Relatives of some of the victims stood in the grand Moscow military court as the verdict was read out.
Shamsidin Fariduni, Dalerdzhon Mirzoyev, Makhammadsobir Fayzov and Saidakrami Rachabolizoda — all Tajik citizens who went on a shooting spree in the building before setting it on fire — looked down as the judge sentenced them to life.
Eleven other men — some Russian citizens — were also jailed for life for acting as accomplices and of having terrorist links.
Four more men — including a father and his sons — were handed sentences of between 19 and 22 years over their links with the attackers.
The gunmen entered the concert hall shortly before a show by Soviet-era rock band Picnic. They went on a shooting spree before setting fire to the building, trapping many victims. The attack wounded more than 600 people. Six children were among those killed.
Uliana Filippochkina, whose twin brother Grigory was killed in the attack, flew from Siberia’s Novosibirsk for the verdict.
She said she was “satisfied” with the ruling and that she had looked the men who killed her twin in the eyes during their final statements in the trial.
“They didn’t explain anything, they tried to escape responsibility, appealing to the fact that they had wives and children... That they were under the influence of drugs,” she said.

- ‘No remorse’ -

“There was no sympathy or remorse whatsoever,” she added.
Her brother went to the concert shortly before his 35th birthday. The family were only able to identify what was left of his body weeks later, burying his remains in Novosibirsk.
The verdict came ahead of the second anniversary of the killings.
“For us all it’s like yesterday,” Ivan Pomorin, who was filming the Crocus Hall concert at the time, told AFP.
Lawyers said some of the victims are still being treated for their wounds, while others have severe PTSD, unable to sleep, use public transport or be in crowded places.
The four gunmen — aged 20 to 31 at the time — worked in various professions, among them was a taxi driver, factory employee and construction worker.
They stood in the glass defendant’s cage, surrounded by security guards.
According to media reports, Mirzoyev’s brother was killed fighting in Syria, possibly leading to his radicalization.
Hours after the attack, Russian police brought them to court with signs of torture — including one barely conscious in a wheelchair.

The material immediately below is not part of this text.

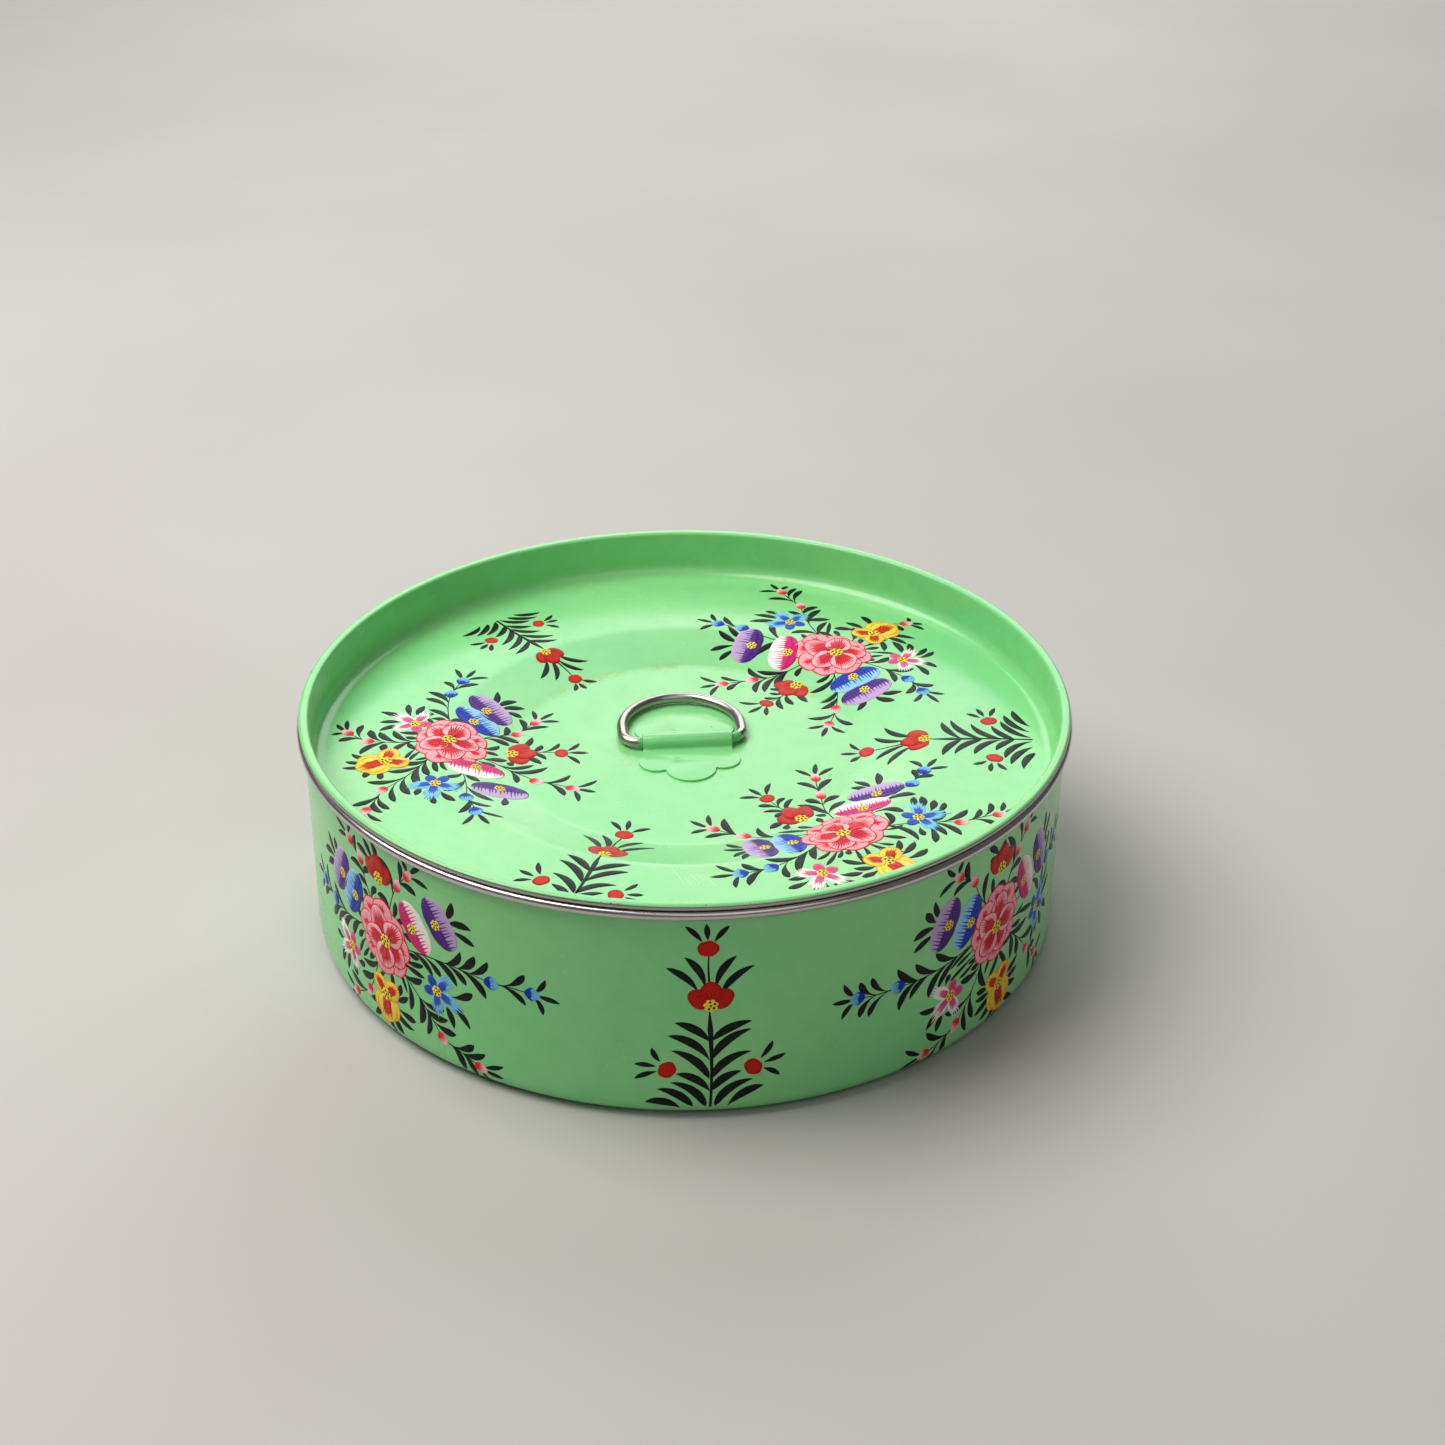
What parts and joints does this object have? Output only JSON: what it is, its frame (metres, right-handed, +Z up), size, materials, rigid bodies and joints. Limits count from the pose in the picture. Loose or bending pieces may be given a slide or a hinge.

- ‘Redeem guilt with blood’ -

The attack came two years into Moscow’s war in Ukraine, with Russia — bogged down by the offensive — dismissing prior US warnings of an imminent attack.
The Kremlin had suggested a Ukrainian connection at the time of the attack, but never provided evidence.
Russia’s Investigative Committee said after the verdict it was “reliably established” that the attack was “planned and committed in the interests of” Kyiv.
It accused the men of also plotting attacks in Dagestan.
TASS state news agency reported this month, citing a lawyer, that two of them — Dzhabrail Aushyev and Khusein Medov — had asked to be sent to fight in Ukraine instead of a life sentence.
Throughout its offensive, Russia has recruited prisoners for its military campaign, offering a buy-out from their sentences should they survive.
According to the lawyer quoted by TASS, Medov said he wanted to “redeem his guilt with blood.”

- Anti-migrant turn -

Russia — already undergoing a conservative social turn during the war — upped anti-migrant laws and rhetoric after the attack.
This has led to tensions with Moscow’s allies in Central Asia, some of whom have confronted Russia and called on it to respect the rights of their citizens.
Russia’s economy has for years been heavily reliant on millions of Central Asian migrants.
But their flow to Russia dipped after Moscow launched its Ukraine campaign and some Central Asians also held back from going to Russia after the post-Crocus migrant crackdowns.